Ten Themes for the teenage years of the New Millennium:

  1. The Housing Recovery will remain sluggish in 2013. The National Association of Home Builders Housing Market Index will have a tough time sustaining a trend above the neutral 50 reading. Single family housing starts will be stuck around an annual rate of 600,000 units. Existing home sales may average five million or so, but there is a backlog of other real estate owned in the banking system, and at Fannie Mae and Freddie Mac.

    From the minutes of the Dec. 11 FOMC meeting: "Conditions in the housing market continued to improve gradually, but construction activity was still at a low level, restrained by the considerable inventory of foreclosed and distressed homes and the tight credit standards for mortgages." "Starts and permits of new single-family homes were essentially flat in October after rising significantly in the preceding month."
  2. The rebound in home prices will slow. As measured by the Case-Shiller 20-City Index home prices could decline in 2013 on a year over year basis. This index is up 9% since bottoming in March 2012, which puts pressure on affordability.
  3. The upside for money center and regional bank stocks will be limited in 2013. The bigger banks including those considered "too big to fail" will need additional capital to comply with Basil 3 capital and liquidity standards, Federal Reserve stress tests, and increasing assessments to fund the FDIC deposit insurance fund. Banks will also have to comply with still-to-be-determined Dodd-Frank rules.

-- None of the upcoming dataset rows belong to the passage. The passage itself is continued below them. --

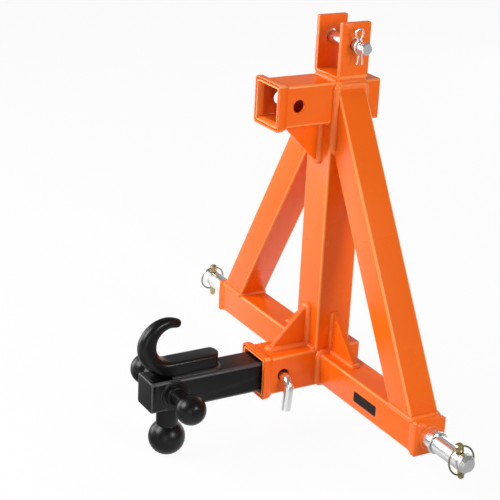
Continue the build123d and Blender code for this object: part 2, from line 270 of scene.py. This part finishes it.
def makeZinc(name, turned):
    look = zincLook
    material, finish = newFinish(name)
    place = finish.place()
    clouds = finish.noise(look["cloudScale"], look["cloudDetail"], place)
    height = finish.noise(look["cloudScale"] * look["fineness"], place=place) * look["fineShare"]
    plating = finish.mix(clouds, look["dullColour"], look["colour"])
    if turned:    # fine lathe lines round the X axis
        along = finish.axes(place)[0]
        lines = (along * (math.tau / look["turningPitch"])).sine()
        height = height + lines * look["turningShare"]
        # painted shade: a dark line in the crease where a lift pin leaves its shoulder
        crease = abs(along).near(look["crease"], look["creaseReach"])
        plating = finish.mix(crease, plating, look["creaseShadeColour"])
    finish.plug(finish.start, {
        "Base Color": plating,
        "Roughness": look["roughness"] + (clouds - 0.5) * look["roughnessSpread"],
        "Metallic": 1.0,
        "Normal": finish.bump(height, look["turningDepth"]),
    })
    return material


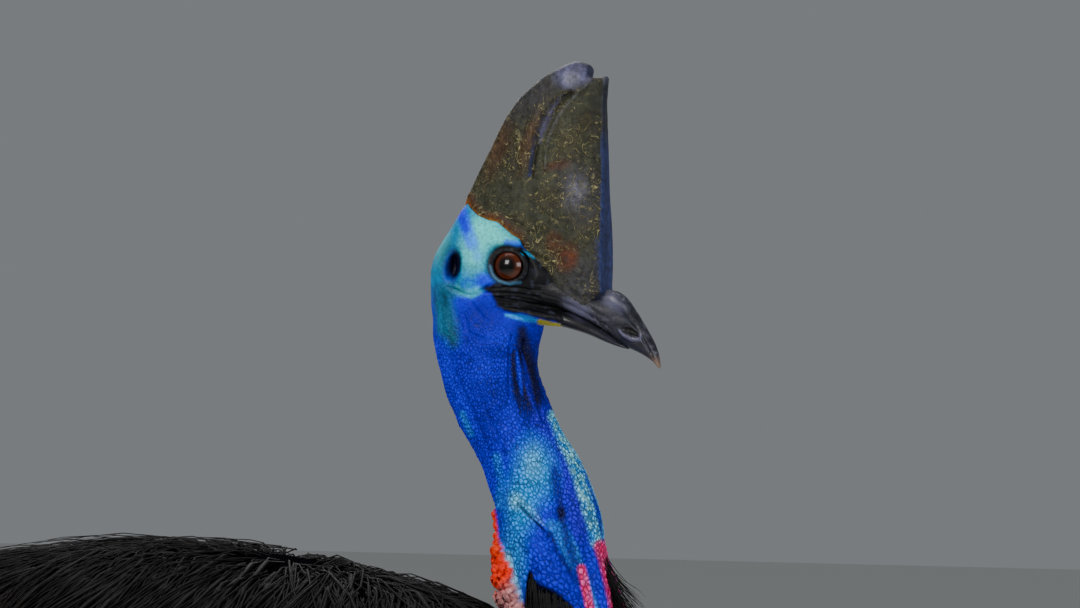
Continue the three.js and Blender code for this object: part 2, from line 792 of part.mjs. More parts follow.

    From the Minutes of the Dec. 11 FOMC: "The share of existing mortgages that were seriously delinquent fell in the third quarter but remained elevated."
  4. Community Banks will continue to fail. The FDIC list of problem banks fell to 694 in the third quarter of 2012 and bank failures fell to 51 for the year. I predict that at least 35 banks will fail in 2013 bringing the total since the end of 2007 to 500 failed FDIC-insured financial institutions.

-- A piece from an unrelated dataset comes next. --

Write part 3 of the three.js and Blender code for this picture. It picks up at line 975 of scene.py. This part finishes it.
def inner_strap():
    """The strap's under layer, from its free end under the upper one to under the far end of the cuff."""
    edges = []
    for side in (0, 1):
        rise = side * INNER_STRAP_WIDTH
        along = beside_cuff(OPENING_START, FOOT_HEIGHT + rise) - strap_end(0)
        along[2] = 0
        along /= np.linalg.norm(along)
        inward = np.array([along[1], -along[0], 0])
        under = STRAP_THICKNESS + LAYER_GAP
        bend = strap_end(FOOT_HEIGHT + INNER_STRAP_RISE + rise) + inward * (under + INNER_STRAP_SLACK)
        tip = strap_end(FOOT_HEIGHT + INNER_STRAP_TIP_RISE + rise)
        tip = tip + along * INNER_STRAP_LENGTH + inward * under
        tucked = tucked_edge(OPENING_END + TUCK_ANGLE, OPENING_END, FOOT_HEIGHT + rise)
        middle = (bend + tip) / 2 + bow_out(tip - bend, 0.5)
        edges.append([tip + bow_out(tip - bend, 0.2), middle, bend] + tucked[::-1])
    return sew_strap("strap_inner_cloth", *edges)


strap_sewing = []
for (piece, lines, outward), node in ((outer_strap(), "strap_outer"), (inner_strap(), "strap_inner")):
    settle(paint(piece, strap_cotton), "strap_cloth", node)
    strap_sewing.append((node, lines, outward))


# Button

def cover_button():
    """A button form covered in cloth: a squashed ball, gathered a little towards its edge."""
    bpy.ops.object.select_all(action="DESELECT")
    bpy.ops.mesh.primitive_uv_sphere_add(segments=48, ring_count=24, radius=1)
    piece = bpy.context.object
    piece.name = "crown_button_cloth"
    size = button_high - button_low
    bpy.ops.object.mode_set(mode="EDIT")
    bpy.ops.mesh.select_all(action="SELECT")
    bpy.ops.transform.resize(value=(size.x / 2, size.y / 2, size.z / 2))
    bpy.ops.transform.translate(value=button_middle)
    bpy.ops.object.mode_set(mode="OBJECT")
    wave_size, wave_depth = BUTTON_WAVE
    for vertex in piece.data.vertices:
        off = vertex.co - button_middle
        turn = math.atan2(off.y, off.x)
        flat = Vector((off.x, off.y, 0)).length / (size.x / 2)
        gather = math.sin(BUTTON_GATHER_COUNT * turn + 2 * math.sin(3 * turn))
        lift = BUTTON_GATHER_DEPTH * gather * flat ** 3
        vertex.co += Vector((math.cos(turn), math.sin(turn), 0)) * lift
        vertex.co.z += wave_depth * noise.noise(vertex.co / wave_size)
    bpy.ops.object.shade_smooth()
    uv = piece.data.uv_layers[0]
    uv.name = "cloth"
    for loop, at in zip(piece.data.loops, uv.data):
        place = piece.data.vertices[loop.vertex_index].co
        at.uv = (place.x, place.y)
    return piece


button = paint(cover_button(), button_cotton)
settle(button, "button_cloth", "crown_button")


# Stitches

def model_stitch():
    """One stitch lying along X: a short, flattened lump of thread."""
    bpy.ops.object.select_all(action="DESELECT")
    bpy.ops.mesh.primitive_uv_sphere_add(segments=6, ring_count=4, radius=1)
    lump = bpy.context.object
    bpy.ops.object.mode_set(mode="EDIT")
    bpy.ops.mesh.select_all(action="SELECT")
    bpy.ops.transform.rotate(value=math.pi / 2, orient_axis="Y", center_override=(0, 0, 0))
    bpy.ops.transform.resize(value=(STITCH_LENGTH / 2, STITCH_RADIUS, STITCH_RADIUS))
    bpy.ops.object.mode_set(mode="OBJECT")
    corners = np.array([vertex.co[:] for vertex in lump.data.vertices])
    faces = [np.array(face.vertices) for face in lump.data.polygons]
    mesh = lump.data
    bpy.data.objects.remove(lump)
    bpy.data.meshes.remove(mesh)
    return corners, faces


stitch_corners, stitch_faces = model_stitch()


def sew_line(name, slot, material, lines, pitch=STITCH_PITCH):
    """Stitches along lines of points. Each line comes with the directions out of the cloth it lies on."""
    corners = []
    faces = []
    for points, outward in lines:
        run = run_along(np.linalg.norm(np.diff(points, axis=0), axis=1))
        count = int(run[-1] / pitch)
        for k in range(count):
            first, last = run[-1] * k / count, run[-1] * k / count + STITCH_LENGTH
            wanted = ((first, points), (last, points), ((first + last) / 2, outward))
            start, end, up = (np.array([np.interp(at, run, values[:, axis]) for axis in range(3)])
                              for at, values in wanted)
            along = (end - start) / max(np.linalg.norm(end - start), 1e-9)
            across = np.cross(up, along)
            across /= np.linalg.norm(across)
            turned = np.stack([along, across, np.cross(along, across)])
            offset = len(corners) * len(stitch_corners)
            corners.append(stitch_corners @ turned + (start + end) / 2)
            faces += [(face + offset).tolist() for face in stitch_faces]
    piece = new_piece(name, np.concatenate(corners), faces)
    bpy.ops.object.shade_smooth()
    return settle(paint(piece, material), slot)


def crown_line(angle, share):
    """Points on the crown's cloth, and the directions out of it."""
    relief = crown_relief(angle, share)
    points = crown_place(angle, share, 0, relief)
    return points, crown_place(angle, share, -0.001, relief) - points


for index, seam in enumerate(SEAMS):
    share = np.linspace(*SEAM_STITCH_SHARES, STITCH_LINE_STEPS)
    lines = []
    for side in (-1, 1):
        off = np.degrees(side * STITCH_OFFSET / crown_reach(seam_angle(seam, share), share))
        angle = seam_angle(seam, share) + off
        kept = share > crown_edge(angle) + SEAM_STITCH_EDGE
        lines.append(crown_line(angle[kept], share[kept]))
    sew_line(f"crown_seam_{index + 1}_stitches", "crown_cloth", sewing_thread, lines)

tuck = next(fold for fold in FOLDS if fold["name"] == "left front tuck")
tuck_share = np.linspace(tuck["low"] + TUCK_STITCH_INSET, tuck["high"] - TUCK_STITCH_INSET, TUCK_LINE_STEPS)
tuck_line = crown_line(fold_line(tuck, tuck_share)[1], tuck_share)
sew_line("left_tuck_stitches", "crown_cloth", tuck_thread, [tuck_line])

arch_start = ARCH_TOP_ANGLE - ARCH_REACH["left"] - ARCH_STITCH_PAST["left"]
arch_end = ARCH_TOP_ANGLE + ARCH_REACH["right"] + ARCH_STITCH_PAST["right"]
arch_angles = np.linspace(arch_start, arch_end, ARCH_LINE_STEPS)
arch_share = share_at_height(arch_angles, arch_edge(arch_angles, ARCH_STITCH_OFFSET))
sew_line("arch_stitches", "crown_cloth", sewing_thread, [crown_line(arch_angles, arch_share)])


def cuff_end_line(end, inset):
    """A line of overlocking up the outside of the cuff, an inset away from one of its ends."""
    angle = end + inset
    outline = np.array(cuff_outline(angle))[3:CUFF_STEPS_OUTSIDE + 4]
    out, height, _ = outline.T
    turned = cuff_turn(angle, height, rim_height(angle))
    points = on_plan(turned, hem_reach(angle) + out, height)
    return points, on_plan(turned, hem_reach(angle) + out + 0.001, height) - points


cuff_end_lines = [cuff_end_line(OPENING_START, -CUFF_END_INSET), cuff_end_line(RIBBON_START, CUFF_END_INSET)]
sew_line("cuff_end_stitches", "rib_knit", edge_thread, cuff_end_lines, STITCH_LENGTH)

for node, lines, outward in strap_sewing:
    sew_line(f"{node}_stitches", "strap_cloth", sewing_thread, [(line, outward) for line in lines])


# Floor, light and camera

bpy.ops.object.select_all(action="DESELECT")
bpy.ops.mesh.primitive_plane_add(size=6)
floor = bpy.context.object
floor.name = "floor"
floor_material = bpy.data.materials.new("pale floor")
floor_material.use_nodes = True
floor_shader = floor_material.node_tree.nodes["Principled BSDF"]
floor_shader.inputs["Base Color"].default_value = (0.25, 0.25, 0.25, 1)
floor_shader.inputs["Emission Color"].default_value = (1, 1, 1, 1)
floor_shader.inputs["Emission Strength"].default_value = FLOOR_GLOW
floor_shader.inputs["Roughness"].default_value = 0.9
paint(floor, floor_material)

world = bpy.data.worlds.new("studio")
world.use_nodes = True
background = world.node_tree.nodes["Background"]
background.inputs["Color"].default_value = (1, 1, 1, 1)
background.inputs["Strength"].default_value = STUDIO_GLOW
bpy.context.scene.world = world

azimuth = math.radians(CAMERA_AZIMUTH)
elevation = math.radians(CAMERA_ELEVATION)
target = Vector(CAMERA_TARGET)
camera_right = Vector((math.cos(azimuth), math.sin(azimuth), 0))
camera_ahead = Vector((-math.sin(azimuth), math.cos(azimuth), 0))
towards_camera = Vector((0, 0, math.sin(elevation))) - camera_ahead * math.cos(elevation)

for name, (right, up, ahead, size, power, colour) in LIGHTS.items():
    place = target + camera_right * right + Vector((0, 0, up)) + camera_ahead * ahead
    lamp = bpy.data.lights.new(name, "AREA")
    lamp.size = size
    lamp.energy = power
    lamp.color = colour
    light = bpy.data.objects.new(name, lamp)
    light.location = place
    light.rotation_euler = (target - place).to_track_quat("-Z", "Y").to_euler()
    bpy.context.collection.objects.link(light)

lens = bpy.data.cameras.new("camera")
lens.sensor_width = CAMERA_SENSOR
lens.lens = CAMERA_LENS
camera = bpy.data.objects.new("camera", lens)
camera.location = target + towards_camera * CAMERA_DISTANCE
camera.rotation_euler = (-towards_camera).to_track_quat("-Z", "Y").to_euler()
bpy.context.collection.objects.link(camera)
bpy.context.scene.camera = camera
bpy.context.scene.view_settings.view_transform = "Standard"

    From the Minutes of the Dec. 11 FOMC: "Financial conditions in the commercial real estate sector were still generally strained amid elevated vacancy and delinquency rates."
  5. Consumer Confidence will remain below neutral. The December 2012 reading for the Conference Board's reading on consumer confidence came in at 65.1, which is well below the 90 to 110 neutral range, and confidence should remain below neutral for all of 2013.
  6. The low yield environment for the 10-Year Treasury note will continue. (1.956%) The rise in yield over the first few days of 2013 should hold my annual value level at 1.981%. My annual and semiannual value levels are 2.476% and 3.063% with my semiannual risky level at 1.413%.
  7. The bubble in Comex Gold will not re-inflate. ($1,631.0) My annual value level is $1,599.9 with a monthly pivot at $1.673.8 and semiannual, quarterly and annual risky levels at $1.719.2, $1.802.9 and $1.852.1.
  8. The bubble in Nymex Crude Oil will not re-inflate. ($91.69) My monthly value level lags at $74.23 with a quarterly risky level at $95.84 and annual risky levels at $115.23 and $115.42.
  9. The euro vs the dollar will maintain a trading range. (1.3051) My semiannual value level is 1.2797 with an annual pivot at 1.3257 and quarterly risky level at 1.3346. The June 2010 low is 1.1880 with the May 2011 high at 1.4941.
  10. The stock market is a risky asset class in 2013. Below are the key levels for the major equity averages.

Analysis of the Dow Industrial Average (12,938): Annual value levels are 12,696 and 12,509 with quarterly risky levels at 13,668 and 14,118. My semiannual value level is 10,788 with semiannual risky level at 14,323 versus the all time closing high at 14,164.54 set on Oct 9, 2007.